Requirements: Copy out the complete listing, word for word.

* Begin Supplied material *

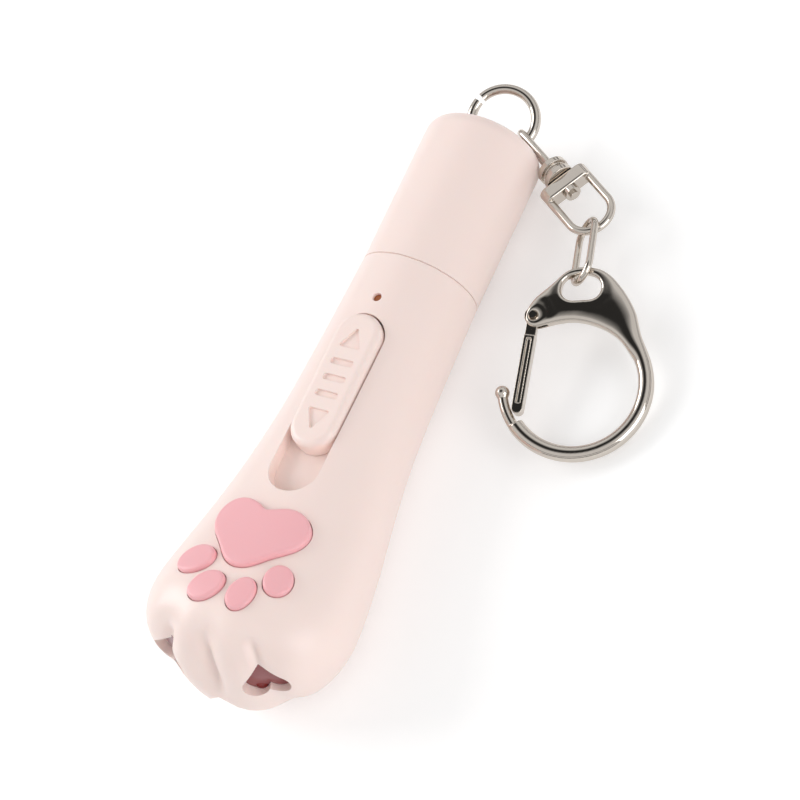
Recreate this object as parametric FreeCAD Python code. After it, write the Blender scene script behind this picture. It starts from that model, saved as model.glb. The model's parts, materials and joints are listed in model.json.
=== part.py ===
import FreeCAD, Part
import math
import os

# Cat-paw laser pointer on a swivel lanyard clip, in millimetres.
# The body lies along Y: the cap and key ring at +Y, the toes at -Y, the pads up (+Z).
# The origin is the middle of the narrow flat under the body; z = 0 is the table.

V = FreeCAD.Vector

# Driving dimensions of the housing
HANDLE_R = 10.0            # outer radius of the round handle and of the cap
PAW_L = 75.3               # parting line to the toe tips
CAP_L = 28.2               # parting line to the closed end of the cap
WALL = 1.8                 # moulded wall of the housing
NOSE_WALL = 2.6            # thicker behind the creases between the toes
FLAT_DEPTH = 0.35          # anti-roll flat, measured up from the round underside
SEAM_Y = 33.0              # parting line between cap and housing
AXIS_Z = HANDLE_R - FLAT_DEPTH
FIT = 0.1                  # gap between pieces that are pushed together
SLIDE_GAP = 0.2            # gap all round a piece that slides

# Swelling of the handle into the paw; places count from the parting line
SIDE_DRAFT = 0.045
SIDE_SWELL = 4.5
SIDE_FROM = PAW_L - 51.3
SIDE_TO = PAW_L - 9.3
TOP_DRAFT = 0.012
TOP_SWELL = 4.1
TOP_FROM = PAW_L - 33.3
TOP_TO = PAW_L - 5.3
NOSE_DROP = 1.5            # the blunt nose closes this far below the handle axis
SIDE_TURN = PAW_L - 19.3   # where the sides start to round over towards the nose
TOP_TURN = PAW_L - 17.3
UNDER_TURN = PAW_L - 25.3
FULLNESS = 0.25            # how much squarer than an ellipse the paw's sections are

# Creases between the four toes
CREASE_DEPTH = 1.6
CREASE_HALF_W = 2.0
CREASE_FROM = PAW_L - 10.8
CREASE_FULL = PAW_L - 3.8
OUTER_CREASE_X = 9.4       # the outer two, up to OUTER_CREASE_Z; above it they bend inwards
OUTER_CREASE_Z = 4.5
OUTER_CREASE_BEND = 0.032

# Light openings, heart shaped, one at the foot of each crease
HEART_W = 7.6
HEART_H = 6.2
HEART_LOBE = 0.27          # lobe radius as a share of the width
PORT_X = 9.0               # side openings, at the foot of the outer creases
PORT_S = PAW_L - 2.8
PORT_Z = 5.6
NOSE_S = PAW_L - 0.3
NOSE_PORT_Z = -1.9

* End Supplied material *

Exercise response:
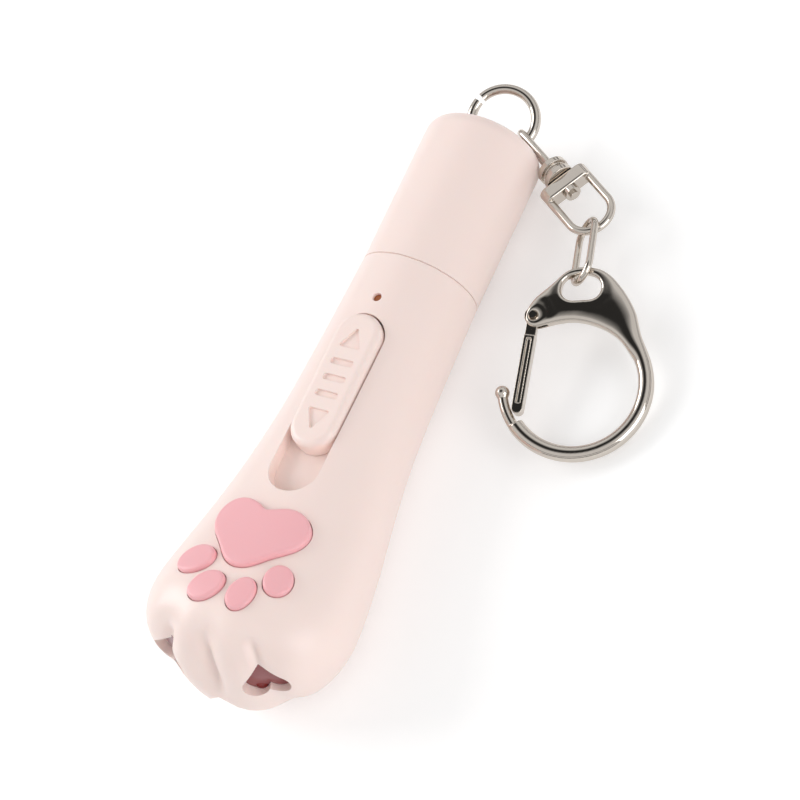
Recreate this object as parametric FreeCAD Python code. After it, write the Blender scene script behind this picture. It starts from that model, saved as model.glb. The model's parts, materials and joints are listed in model.json.
=== part.py ===
import FreeCAD, Part
import math
import os

# Cat-paw laser pointer on a swivel lanyard clip, in millimetres.
# The body lies along Y: the cap and key ring at +Y, the toes at -Y, the pads up (+Z).
# The origin is the middle of the narrow flat under the body; z = 0 is the table.

V = FreeCAD.Vector

# Driving dimensions of the housing
HANDLE_R = 10.0            # outer radius of the round handle and of the cap
PAW_L = 75.3               # parting line to the toe tips
CAP_L = 28.2               # parting line to the closed end of the cap
WALL = 1.8                 # moulded wall of the housing
NOSE_WALL = 2.6            # thicker behind the creases between the toes
FLAT_DEPTH = 0.35          # anti-roll flat, measured up from the round underside
SEAM_Y = 33.0              # parting line between cap and housing
AXIS_Z = HANDLE_R - FLAT_DEPTH
FIT = 0.1                  # gap between pieces that are pushed together
SLIDE_GAP = 0.2            # gap all round a piece that slides

# Swelling of the handle into the paw; places count from the parting line
SIDE_DRAFT = 0.045
SIDE_SWELL = 4.5
SIDE_FROM = PAW_L - 51.3
SIDE_TO = PAW_L - 9.3
TOP_DRAFT = 0.012
TOP_SWELL = 4.1
TOP_FROM = PAW_L - 33.3
TOP_TO = PAW_L - 5.3
NOSE_DROP = 1.5            # the blunt nose closes this far below the handle axis
SIDE_TURN = PAW_L - 19.3   # where the sides start to round over towards the nose
TOP_TURN = PAW_L - 17.3
UNDER_TURN = PAW_L - 25.3
FULLNESS = 0.25            # how much squarer than an ellipse the paw's sections are

# Creases between the four toes
CREASE_DEPTH = 1.6
CREASE_HALF_W = 2.0
CREASE_FROM = PAW_L - 10.8
CREASE_FULL = PAW_L - 3.8
OUTER_CREASE_X = 9.4       # the outer two, up to OUTER_CREASE_Z; above it they bend inwards
OUTER_CREASE_Z = 4.5
OUTER_CREASE_BEND = 0.032

# Light openings, heart shaped, one at the foot of each crease
HEART_W = 7.6
HEART_H = 6.2
HEART_LOBE = 0.27          # lobe radius as a share of the width
PORT_X = 9.0               # side openings, at the foot of the outer creases
PORT_S = PAW_L - 2.8
PORT_Z = 5.6
NOSE_S = PAW_L - 0.3
NOSE_PORT_Z = -1.9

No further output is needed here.